--- Start of Source data ---
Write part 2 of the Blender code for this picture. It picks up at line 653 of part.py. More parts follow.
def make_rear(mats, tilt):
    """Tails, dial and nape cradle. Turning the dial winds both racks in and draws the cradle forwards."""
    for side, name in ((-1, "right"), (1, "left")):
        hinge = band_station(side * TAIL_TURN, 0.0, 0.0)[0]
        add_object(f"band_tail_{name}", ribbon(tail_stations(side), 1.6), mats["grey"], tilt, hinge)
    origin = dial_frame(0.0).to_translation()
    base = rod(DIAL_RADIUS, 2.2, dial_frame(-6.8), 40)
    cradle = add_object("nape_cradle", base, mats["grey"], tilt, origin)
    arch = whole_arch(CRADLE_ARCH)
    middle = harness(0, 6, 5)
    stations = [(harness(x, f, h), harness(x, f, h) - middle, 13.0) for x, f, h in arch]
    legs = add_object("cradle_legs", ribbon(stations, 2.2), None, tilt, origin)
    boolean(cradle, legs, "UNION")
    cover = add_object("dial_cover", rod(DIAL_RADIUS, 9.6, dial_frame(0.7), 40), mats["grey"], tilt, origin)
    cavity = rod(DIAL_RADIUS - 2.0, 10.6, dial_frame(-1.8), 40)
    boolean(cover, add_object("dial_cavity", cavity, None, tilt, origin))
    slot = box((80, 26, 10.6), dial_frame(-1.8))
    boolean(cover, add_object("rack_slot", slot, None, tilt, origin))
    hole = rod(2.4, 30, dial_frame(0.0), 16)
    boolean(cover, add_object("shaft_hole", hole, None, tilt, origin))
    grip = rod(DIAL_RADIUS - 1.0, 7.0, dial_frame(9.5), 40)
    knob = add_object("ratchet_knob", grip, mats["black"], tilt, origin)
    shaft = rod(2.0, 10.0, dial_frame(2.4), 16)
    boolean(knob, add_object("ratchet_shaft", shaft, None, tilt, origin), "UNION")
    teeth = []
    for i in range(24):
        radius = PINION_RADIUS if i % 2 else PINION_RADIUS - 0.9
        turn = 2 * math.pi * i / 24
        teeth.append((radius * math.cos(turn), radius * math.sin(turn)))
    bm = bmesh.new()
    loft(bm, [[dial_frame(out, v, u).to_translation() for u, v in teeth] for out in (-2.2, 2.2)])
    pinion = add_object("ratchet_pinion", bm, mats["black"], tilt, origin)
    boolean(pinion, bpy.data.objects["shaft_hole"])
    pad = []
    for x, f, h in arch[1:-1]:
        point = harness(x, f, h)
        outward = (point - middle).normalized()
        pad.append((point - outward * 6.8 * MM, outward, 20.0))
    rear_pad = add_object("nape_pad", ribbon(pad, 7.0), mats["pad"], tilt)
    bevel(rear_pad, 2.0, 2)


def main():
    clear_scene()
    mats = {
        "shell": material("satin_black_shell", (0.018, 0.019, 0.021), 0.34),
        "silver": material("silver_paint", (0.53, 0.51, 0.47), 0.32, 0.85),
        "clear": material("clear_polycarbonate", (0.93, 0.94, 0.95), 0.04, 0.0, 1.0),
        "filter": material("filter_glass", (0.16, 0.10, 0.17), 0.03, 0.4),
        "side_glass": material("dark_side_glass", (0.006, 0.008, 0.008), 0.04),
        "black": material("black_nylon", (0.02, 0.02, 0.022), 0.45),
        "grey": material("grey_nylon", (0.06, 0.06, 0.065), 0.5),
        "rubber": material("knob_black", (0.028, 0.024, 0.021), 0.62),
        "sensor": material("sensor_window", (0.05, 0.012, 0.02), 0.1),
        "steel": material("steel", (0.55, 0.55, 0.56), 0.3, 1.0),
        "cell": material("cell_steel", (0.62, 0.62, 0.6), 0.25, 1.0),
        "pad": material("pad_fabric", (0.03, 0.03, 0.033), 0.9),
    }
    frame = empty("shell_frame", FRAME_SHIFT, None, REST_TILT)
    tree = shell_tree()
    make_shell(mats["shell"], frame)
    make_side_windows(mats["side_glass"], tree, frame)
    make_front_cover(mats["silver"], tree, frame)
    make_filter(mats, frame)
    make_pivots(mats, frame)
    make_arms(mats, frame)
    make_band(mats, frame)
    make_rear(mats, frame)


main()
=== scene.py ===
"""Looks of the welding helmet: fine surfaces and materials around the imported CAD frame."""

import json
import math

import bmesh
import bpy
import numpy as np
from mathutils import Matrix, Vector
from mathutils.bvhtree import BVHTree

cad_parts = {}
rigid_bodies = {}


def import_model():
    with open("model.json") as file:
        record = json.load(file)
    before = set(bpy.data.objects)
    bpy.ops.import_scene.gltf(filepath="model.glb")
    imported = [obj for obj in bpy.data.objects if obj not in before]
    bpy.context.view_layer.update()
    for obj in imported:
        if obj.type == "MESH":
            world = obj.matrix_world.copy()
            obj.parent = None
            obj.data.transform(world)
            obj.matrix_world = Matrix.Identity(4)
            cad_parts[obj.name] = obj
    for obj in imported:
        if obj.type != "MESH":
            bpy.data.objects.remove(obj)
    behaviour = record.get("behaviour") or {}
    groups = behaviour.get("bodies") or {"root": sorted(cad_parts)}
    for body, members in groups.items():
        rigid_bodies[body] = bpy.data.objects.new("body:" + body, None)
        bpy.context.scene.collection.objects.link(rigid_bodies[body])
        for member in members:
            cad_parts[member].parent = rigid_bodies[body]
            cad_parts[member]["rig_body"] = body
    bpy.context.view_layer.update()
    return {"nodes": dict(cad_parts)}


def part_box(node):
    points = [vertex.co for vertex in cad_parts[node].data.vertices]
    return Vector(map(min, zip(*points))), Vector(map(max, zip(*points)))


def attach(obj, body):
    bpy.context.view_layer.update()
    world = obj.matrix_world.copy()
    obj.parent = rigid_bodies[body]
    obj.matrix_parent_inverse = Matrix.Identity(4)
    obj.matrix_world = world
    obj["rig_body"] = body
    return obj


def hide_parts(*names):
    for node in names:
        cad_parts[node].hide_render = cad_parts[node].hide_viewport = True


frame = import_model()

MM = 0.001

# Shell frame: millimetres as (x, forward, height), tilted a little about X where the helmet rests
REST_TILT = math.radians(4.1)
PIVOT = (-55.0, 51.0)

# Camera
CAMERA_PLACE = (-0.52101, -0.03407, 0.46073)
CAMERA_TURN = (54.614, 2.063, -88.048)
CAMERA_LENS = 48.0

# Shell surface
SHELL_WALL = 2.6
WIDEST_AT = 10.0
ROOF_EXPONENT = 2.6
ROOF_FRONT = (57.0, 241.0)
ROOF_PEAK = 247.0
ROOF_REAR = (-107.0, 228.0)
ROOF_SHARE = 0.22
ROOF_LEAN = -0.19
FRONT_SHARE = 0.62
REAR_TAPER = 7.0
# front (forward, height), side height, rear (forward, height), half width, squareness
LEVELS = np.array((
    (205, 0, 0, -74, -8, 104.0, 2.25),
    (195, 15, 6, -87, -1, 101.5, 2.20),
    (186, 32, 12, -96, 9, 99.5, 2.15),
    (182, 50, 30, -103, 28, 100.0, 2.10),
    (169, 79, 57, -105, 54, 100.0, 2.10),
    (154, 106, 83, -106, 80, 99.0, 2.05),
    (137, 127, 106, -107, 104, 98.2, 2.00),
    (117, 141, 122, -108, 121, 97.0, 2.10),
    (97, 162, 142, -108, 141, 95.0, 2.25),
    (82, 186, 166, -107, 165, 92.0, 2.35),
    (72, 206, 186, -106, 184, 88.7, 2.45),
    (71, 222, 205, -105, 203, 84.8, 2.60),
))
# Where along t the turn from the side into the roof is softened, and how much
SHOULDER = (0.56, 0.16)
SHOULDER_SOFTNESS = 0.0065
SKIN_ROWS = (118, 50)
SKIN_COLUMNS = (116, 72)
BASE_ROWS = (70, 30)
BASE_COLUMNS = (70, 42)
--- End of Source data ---
Instruction: Print only the run of lines that begins with the line containing "make_filter(mats, frame)" and ends with the line containing "frame = import_model()", both included, exactly as they read.

Exercise result:
    make_filter(mats, frame)
    make_pivots(mats, frame)
    make_arms(mats, frame)
    make_band(mats, frame)
    make_rear(mats, frame)


main()
=== scene.py ===
"""Looks of the welding helmet: fine surfaces and materials around the imported CAD frame."""

import json
import math

import bmesh
import bpy
import numpy as np
from mathutils import Matrix, Vector
from mathutils.bvhtree import BVHTree

cad_parts = {}
rigid_bodies = {}


def import_model():
    with open("model.json") as file:
        record = json.load(file)
    before = set(bpy.data.objects)
    bpy.ops.import_scene.gltf(filepath="model.glb")
    imported = [obj for obj in bpy.data.objects if obj not in before]
    bpy.context.view_layer.update()
    for obj in imported:
        if obj.type == "MESH":
            world = obj.matrix_world.copy()
            obj.parent = None
            obj.data.transform(world)
            obj.matrix_world = Matrix.Identity(4)
            cad_parts[obj.name] = obj
    for obj in imported:
        if obj.type != "MESH":
            bpy.data.objects.remove(obj)
    behaviour = record.get("behaviour") or {}
    groups = behaviour.get("bodies") or {"root": sorted(cad_parts)}
    for body, members in groups.items():
        rigid_bodies[body] = bpy.data.objects.new("body:" + body, None)
        bpy.context.scene.collection.objects.link(rigid_bodies[body])
        for member in members:
            cad_parts[member].parent = rigid_bodies[body]
            cad_parts[member]["rig_body"] = body
    bpy.context.view_layer.update()
    return {"nodes": dict(cad_parts)}


def part_box(node):
    points = [vertex.co for vertex in cad_parts[node].data.vertices]
    return Vector(map(min, zip(*points))), Vector(map(max, zip(*points)))


def attach(obj, body):
    bpy.context.view_layer.update()
    world = obj.matrix_world.copy()
    obj.parent = rigid_bodies[body]
    obj.matrix_parent_inverse = Matrix.Identity(4)
    obj.matrix_world = world
    obj["rig_body"] = body
    return obj


def hide_parts(*names):
    for node in names:
        cad_parts[node].hide_render = cad_parts[node].hide_viewport = True


frame = import_model()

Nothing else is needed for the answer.